The rest of the cast including Zara Phythian in a small cameo & Fay's main nemesis Helen Steinway Bailey also display genuine skill and grace as they pound each other mercilessly. Kudos must also go to the legion of Ms Fay's victims who also bring plenty of enthusiasm to their roles. The only gripe would be the amount of yelping and shouting that goes on as the women fight which does get a little annoying. Due to the tedium of the non-action portions of movie, Warrioress is no Conan the Barbarian or Mad Max, but sits nicely alongside movies like 'Ator', 'SHE' & 'The Beastmaster' that followed them. Both Cecily Fay and Ross Boyask should look at where their strengths lay & capitalise on them. Cecily Fay despite her lack of inches and real acting ability has a lot of charisma and could easily be the British Cynthia Rothrock,- but less speaking and shrieking! As for Boyask he needs to work harder at getting his actors to deliver their lines more naturally though there are no complaints about the action. The picture quality of the DVD was a little grainy, but on he whole Warrioress is pretty entertaining! Its pleasing to see a low budget British feature that isn't plain awful!
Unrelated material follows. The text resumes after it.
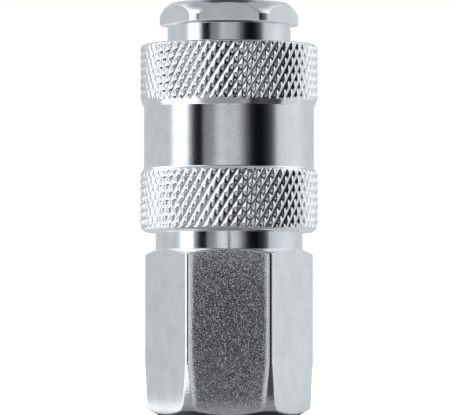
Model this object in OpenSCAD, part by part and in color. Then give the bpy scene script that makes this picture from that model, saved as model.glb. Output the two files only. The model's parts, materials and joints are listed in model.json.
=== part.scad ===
// Quick disconnect coupler: sleeve-operated ball lock, one shut-off valve, G3/8 female port.
// Origin: centre of the port end face. +Z runs along the axis to the mouth that takes the plug.

/* [Rear body] */
// Rear hexagon across its flats
rear_af = 22; // [21.8:0.1:22.4]
// Height where the rear hexagon ends and the neck begins
neck_z = 24.85; // [24.6:0.05:24.9]
// Diameter of the neck that guides the sleeve
neck_d = 22; // [21.9:0.05:22]
// Height of the face that carries the sleeve spring
spring_seat_z = 35.5; // [35:0.1:36]
// Slope of the chamfer on top of the rear hexagon, in degrees
rear_chamfer_deg = 25.5; // [20:0.5:30]
// Core diameter of the G3/8 port thread
port_d = 14.95; // [14.9:0.05:15.4]
// Depth of the port thread
port_depth = 13; // [11:0.5:13.5]

/* [Front body] */
// Overall length from the port face to the mouth
total_len = 61.8; // [61.5:0.1:62.5]
// Front hexagon across its flats
front_af = 18.8; // [18.6:0.05:19]
// Turned diameter over the front hexagon's corners
front_corner_d = 20.82; // [20.6:0.02:21]
// Height of the front hexagon
front_hex_h = 3.4; // [3:0.1:3.8]
// Diameter of the neck between the front hexagon and the sleeve
front_neck_d = 18.46; // [18.3:0.02:18.5]
// Bore that guides the plug
socket_d = 12.5; // [12.3:0.05:12.7]
// Depth of that guide bore
socket_depth = 9.3; // [8:0.1:9.5]

/* [Sleeve] */
// Diameter over the knurling
sleeve_d = 26.64; // [26.4:0.02:27]
// Diameter of the plain waist between the two knurled bands
waist_d = 25.5; // [25.2:0.05:25.9]
// Height of the sleeve's lower end at rest
sleeve_z = 27.4; // [27.35:0.05:27.6]
// Length of the sleeve
sleeve_len = 28.2; // [28:0.1:28.4]
// How far the sleeve pulls back
sleeve_travel = 2.4; // [2:0.1:2.4]

/* [Ball lock] */
// Diameter of a locking ball
ball_d = 3.5; // [3.4:0.05:3.5]
// Height of the ring of balls
ball_z = 48.2; // [48.1:0.05:48.3]
// Radius of the ring of ball centres while locked
ball_ring_r = 7; // [6.95:0.01:7]

/* [Valve] */
// Stroke of the valve
valve_travel = 3.5; // [3:0.1:3.5]
// Diameter of the bore that the plug's nose seals in
nose_d = 9.3; // [9.2:0.05:9.4]
// Height of the top of the valve tappet at rest
tappet_top_z = 44.5; // [44:0.1:44.8]

/* [Hidden] */
BALLS = 8;
BALL_NAMES = [for (i = [1 : BALLS]) str("locking_ball_", i)];

$fn = 120;
through = 0.5;                 // how far a cutter runs past the face it opens
fit = 0.05;                    // radial play of a sliding or screwed joint
hex_corner = 1 / cos(30);      // corner radius of a hexagon whose inscribed radius is 1

// rear body, from the port up
foot_r = 10.45;                // flat ring the coupler stands on
foot_chamfer_z = 0.95;
foot_chamfer_r = 12.15;
taper_r = [12.36, 12.6];       // turned taper over the lower corners, bottom and top radius
taper_z = [1.6, 6.9];
taper_out_z = 7.9;             // where the taper has run out past the corners
envelope_r = 13.2;
port_chamfer_r = 8.4;
port_chamfer_h = 0.95;
throat_r = 6.2;
throat_cone_h = 0.7;
guide_seat_z = 20.5;
chamber_r = 7.3;
joint_bore_r = 8.8;            // bore of the M18x1 screwed joint
joint_floor_z = 28.3;
joint_chamfer = 0.3;

// front body
neck_r = neck_d / 2;
front_end_z = joint_floor_z + fit;
front_thread_r = joint_bore_r - fit;
front_end_chamfer = 1.4;       // corner that holds the joint's seal
relief_r = 8.3;
relief_z = spring_seat_z - 0.9;
guide_r = 8.9;                 // outer guide of the sleeve's land
stop_groove_r = 8.25;
stop_z = 50.6;                 // underside of the stop ring
stop_h = 1.2;
front_hex_z = total_len - front_hex_h;
valve_chamber_r = 7;
seat_low_z = 37.9;             // the 45 degree seat cone starts here
nose_r = nose_d / 2;
seat_high_z = seat_low_z + valve_chamber_r - nose_r;
nose_floor_z = 45.5;           // ledge the plug's shoulder stops on
plug_r = 6.05;
socket_r = socket_d / 2;
socket_z = total_len - socket_depth;
mouth_r = 7.15;
mouth_chamfer_h = 0.9;
plug_seal_z = 43.1;
plug_groove_r = 6.4;
plug_groove_h = 2.2;

// sleeve, from its lower end up
land_z = 45.9;                 // the spring pushes on the land's lower face
land_r = guide_r + 0.1;
ramp_z = ball_z + 0.3;
recess_r = 9.8;                // room for the balls when the sleeve is back
top_bore_r = 10.6;
sleeve_top_z = sleeve_z + sleeve_len;
sleeve_r = sleeve_d / 2;
waist_r = waist_d / 2;

// springs: wire radius, mean radius, number of turns
sleeve_wire_r = 0.55;
sleeve_coil_r = 9.975;
sleeve_turns = 5;
valve_wire_r = 0.45;
valve_coil_r = 4.2;
valve_turns = 7.5;
SIDES = 8;                     // sides of a swept wire
STEPS = 20;                    // rings of the wire in each turn

washer_h = 0.8;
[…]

Reviewed by gridoon2015 5 / 10

Exceptionally low-budget, but some good fight scenes

"Warrioress" has a lot of flaws: the budget is extremely low, the continuity errors (disappearing wounds, etc.) are glaring, the story is boring, the supposed "post-apocalyptic" world is unconvincing, the acting is amateurish, the attempts at poetry are heavy-handed, and the ending is missing. On the other hand, there are some impressive fight scenes with Cecily Fay, Joelle Simpson and Helen Stainwey Bailey. These women have a rather wide repertoire of moves, being highly skilled with a variety of weapons, as well as with their bare hands and feet (mostly kickboxing, but there is a little grappling in there as well). If you are forgiving of the mostly budget-derived flaws, and have a fondness for women with solid, hard, beautiful muscles on display, you will appreciate parts of "Warrioress". ** out of 4.